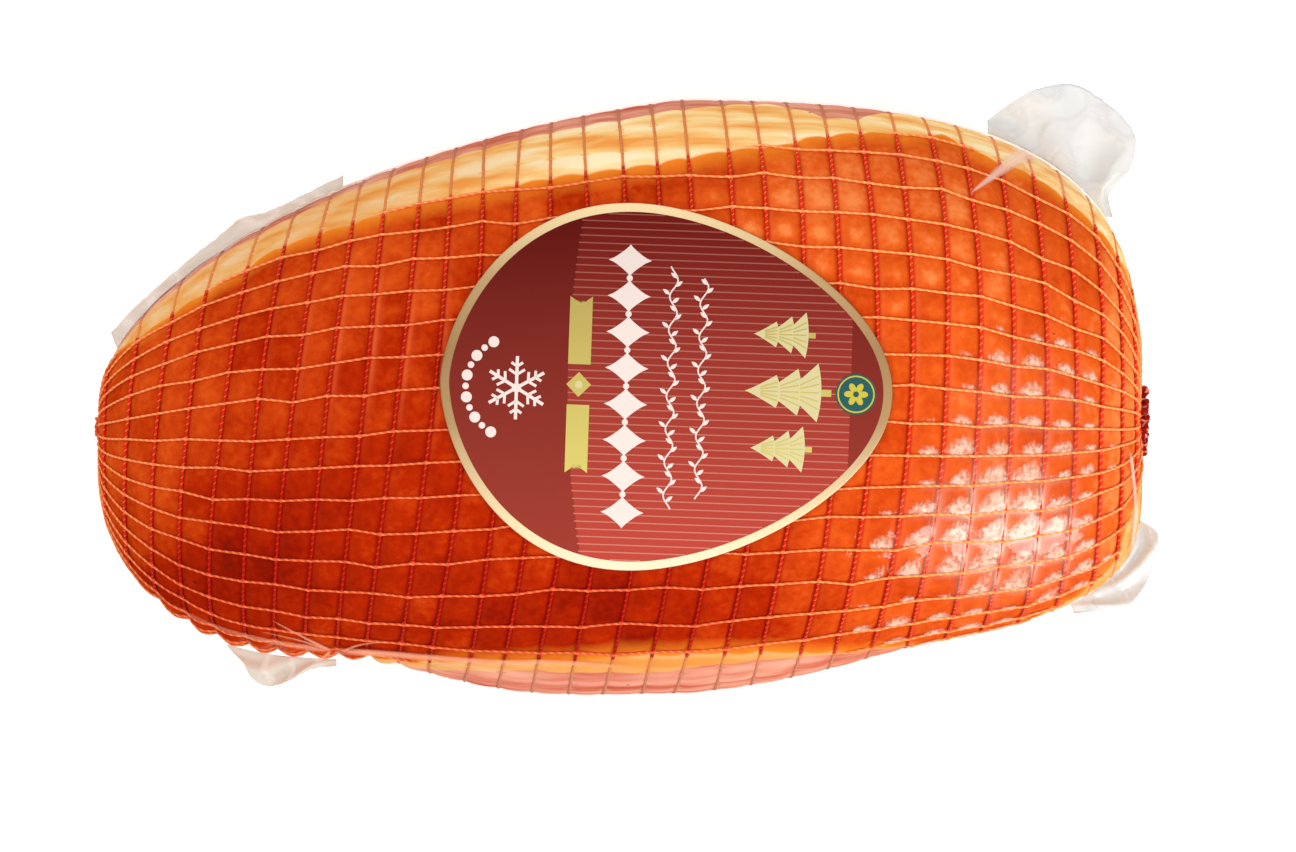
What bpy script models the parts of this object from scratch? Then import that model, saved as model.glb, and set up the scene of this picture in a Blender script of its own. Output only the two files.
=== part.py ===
"""A boneless smoked ham in elastic netting and shrink film, lying on its meat side with the rind up.

The ham's long axis is X, its width is Y, and it rests on the plane z = 0 at the origin. Every piece is placed from one
smooth skin, skin_point, which is the tight film over the crests of the netted cells. Metres throughout.
"""

from math import pi

import bpy
import numpy as np

MM = 0.001
DEG = pi / 180

# The ham: length, the widest station along it, and how far it reaches from its axis each way
LENGTH = 0.300
X_LEFT = -LENGTH / 2
X_RIGHT = LENGTH / 2
X_WIDEST = 0.0177
REACH_BACK = 0.0869
REACH_FRONT = 0.0848
REACH_TOP = 0.070
REACH_BOTTOM = 0.059
AXIS_HEIGHT = 0.054
AXIS_Y_WIDEST = 0.0014
AXIS_Y_LEFT = -0.0072
AXIS_Y_RIGHT = -0.0045
AXIS_BEND_LEFT = 1.3
AXIS_BEND_RIGHT = 2.0

# How each end closes towards the back, the front, the top and the bottom. Blunt: 2 is an ellipse and more is boxier.
# Taper: the share of the reach lost by the end, and the power of its curve, where 1 is a straight slope
BLUNT_LEFT = (2.25, 2.68, 2.6, 2.4)
BLUNT_RIGHT = (3.8, 6.0, 2.8, 3.0)
TAPER_LEFT = (0.21, 0.0, 0.0, 0.0)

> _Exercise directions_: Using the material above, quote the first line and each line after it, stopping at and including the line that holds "the rind up.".

> _Output of the task_:
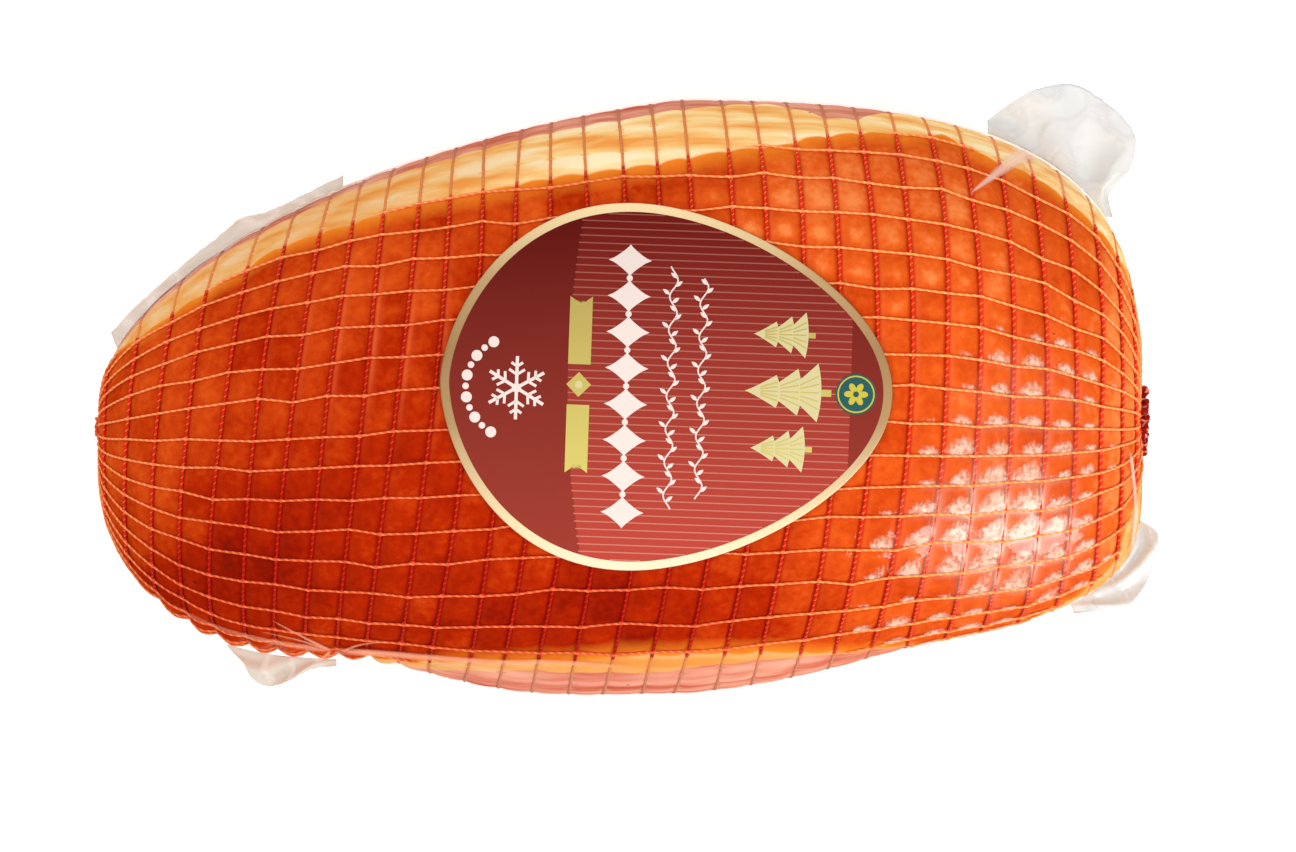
What bpy script models the parts of this object from scratch? Then import that model, saved as model.glb, and set up the scene of this picture in a Blender script of its own. Output only the two files.
=== part.py ===
"""A boneless smoked ham in elastic netting and shrink film, lying on its meat side with the rind up.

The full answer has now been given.